Each line from the one that contains "for body, members" to the end of the material must be quoted exactly; include both end lines and nothing else.
## START Information provided
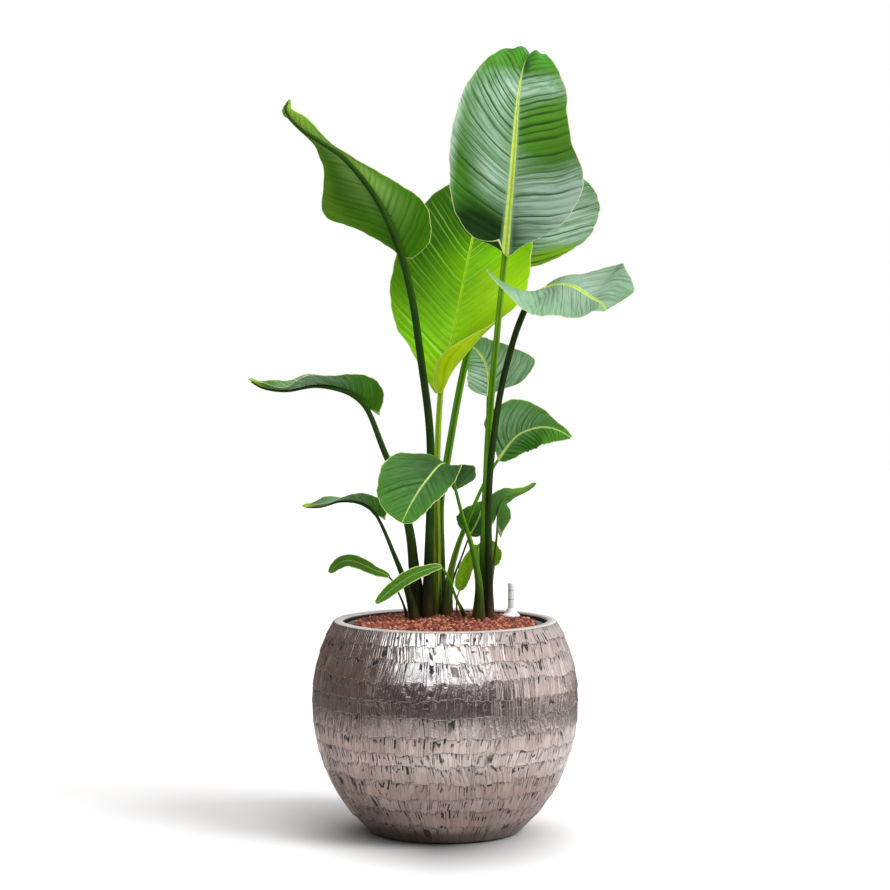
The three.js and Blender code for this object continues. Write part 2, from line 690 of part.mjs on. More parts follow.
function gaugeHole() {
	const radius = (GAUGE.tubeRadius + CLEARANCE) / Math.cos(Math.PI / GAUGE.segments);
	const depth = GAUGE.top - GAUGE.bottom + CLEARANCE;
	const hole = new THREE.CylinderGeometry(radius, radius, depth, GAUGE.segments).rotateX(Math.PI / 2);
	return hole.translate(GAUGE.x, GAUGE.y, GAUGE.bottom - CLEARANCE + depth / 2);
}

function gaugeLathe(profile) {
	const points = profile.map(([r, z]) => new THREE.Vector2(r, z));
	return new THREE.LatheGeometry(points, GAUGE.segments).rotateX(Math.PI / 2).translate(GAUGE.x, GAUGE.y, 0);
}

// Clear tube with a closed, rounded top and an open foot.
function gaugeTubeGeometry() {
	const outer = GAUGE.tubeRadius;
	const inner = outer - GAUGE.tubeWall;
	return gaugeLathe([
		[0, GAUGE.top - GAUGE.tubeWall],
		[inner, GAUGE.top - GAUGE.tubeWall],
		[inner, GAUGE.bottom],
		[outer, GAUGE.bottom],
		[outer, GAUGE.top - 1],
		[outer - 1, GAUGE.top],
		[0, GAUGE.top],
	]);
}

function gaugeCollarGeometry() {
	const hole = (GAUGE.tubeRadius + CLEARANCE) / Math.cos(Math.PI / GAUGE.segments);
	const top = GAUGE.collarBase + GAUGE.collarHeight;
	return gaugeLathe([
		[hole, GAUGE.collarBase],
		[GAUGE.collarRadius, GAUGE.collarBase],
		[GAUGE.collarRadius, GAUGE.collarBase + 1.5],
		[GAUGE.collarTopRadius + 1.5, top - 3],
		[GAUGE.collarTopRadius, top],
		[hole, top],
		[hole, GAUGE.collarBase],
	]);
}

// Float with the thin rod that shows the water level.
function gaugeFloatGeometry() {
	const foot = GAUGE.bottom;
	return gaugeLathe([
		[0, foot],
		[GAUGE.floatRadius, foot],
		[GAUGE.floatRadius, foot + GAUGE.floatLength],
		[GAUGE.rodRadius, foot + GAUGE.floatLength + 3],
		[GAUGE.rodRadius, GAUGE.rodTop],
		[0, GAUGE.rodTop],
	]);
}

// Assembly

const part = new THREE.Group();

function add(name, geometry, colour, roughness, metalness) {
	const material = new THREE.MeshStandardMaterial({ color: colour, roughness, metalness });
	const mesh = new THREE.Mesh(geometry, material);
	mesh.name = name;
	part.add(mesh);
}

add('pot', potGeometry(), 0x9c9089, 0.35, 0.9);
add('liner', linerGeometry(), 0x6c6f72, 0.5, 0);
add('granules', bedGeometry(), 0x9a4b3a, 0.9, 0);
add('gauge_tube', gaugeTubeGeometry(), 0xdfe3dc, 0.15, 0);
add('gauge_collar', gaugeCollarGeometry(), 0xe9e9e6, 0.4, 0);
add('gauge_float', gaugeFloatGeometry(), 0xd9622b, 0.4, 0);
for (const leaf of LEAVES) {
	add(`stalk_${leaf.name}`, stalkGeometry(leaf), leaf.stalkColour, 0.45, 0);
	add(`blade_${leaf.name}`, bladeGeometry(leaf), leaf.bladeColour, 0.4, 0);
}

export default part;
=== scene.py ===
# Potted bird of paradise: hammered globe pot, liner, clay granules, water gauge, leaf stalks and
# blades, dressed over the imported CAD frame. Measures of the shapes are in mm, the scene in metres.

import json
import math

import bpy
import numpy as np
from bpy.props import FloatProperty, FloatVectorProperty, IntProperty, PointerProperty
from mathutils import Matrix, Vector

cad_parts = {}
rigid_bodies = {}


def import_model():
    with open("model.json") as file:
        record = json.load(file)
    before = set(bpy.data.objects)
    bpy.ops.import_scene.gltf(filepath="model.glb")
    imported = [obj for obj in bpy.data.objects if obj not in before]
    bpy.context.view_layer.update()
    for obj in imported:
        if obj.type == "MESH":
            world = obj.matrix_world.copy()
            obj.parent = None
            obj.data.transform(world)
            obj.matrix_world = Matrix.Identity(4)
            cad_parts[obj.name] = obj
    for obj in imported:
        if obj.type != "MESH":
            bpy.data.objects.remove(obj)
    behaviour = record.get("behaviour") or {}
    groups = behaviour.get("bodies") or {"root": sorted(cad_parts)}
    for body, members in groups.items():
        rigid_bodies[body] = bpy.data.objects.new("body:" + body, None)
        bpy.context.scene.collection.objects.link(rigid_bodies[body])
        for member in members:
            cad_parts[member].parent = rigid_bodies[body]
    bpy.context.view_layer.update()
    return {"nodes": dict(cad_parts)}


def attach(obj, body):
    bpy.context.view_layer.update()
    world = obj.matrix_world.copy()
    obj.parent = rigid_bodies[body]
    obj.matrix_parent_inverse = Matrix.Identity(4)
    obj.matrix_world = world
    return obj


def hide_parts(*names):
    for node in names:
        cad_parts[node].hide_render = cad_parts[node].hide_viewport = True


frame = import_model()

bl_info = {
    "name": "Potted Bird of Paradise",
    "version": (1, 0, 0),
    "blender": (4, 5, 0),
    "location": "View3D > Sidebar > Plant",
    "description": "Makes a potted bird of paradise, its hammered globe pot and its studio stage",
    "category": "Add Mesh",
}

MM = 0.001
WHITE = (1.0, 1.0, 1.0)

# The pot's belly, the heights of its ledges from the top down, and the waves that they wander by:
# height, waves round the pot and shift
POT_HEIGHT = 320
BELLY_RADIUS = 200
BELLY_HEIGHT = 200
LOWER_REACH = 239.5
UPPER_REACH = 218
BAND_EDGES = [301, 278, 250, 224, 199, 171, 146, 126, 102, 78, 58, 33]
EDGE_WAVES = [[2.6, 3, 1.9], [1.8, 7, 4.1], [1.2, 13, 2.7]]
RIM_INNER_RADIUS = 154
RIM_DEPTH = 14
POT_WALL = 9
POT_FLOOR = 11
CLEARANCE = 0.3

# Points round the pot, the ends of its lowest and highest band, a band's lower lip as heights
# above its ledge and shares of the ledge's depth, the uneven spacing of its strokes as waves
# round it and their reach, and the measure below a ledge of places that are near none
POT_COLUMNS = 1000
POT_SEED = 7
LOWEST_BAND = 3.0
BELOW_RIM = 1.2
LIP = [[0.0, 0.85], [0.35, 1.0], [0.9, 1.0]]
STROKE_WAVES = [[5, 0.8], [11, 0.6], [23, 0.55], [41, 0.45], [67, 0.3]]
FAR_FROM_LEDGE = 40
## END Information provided
| Written solution |
    for body, members in groups.items():
        rigid_bodies[body] = bpy.data.objects.new("body:" + body, None)
        bpy.context.scene.collection.objects.link(rigid_bodies[body])
        for member in members:
            cad_parts[member].parent = rigid_bodies[body]
    bpy.context.view_layer.update()
    return {"nodes": dict(cad_parts)}


def attach(obj, body):
    bpy.context.view_layer.update()
    world = obj.matrix_world.copy()
    obj.parent = rigid_bodies[body]
    obj.matrix_parent_inverse = Matrix.Identity(4)
    obj.matrix_world = world
    return obj


def hide_parts(*names):
    for node in names:
        cad_parts[node].hide_render = cad_parts[node].hide_viewport = True


frame = import_model()

bl_info = {
    "name": "Potted Bird of Paradise",
    "version": (1, 0, 0),
    "blender": (4, 5, 0),
    "location": "View3D > Sidebar > Plant",
    "description": "Makes a potted bird of paradise, its hammered globe pot and its studio stage",
    "category": "Add Mesh",
}

MM = 0.001
WHITE = (1.0, 1.0, 1.0)

# The pot's belly, the heights of its ledges from the top down, and the waves that they wander by:
# height, waves round the pot and shift
POT_HEIGHT = 320
BELLY_RADIUS = 200
BELLY_HEIGHT = 200
LOWER_REACH = 239.5
UPPER_REACH = 218
BAND_EDGES = [301, 278, 250, 224, 199, 171, 146, 126, 102, 78, 58, 33]
EDGE_WAVES = [[2.6, 3, 1.9], [1.8, 7, 4.1], [1.2, 13, 2.7]]
RIM_INNER_RADIUS = 154
RIM_DEPTH = 14
POT_WALL = 9
POT_FLOOR = 11
CLEARANCE = 0.3

# Points round the pot, the ends of its lowest and highest band, a band's lower lip as heights
# above its ledge and shares of the ledge's depth, the uneven spacing of its strokes as waves
# round it and their reach, and the measure below a ledge of places that are near none
POT_COLUMNS = 1000
POT_SEED = 7
LOWEST_BAND = 3.0
BELOW_RIM = 1.2
LIP = [[0.0, 0.85], [0.35, 1.0], [0.9, 1.0]]
STROKE_WAVES = [[5, 0.8], [11, 0.6], [23, 0.55], [41, 0.45], [67, 0.3]]
FAR_FROM_LEDGE = 40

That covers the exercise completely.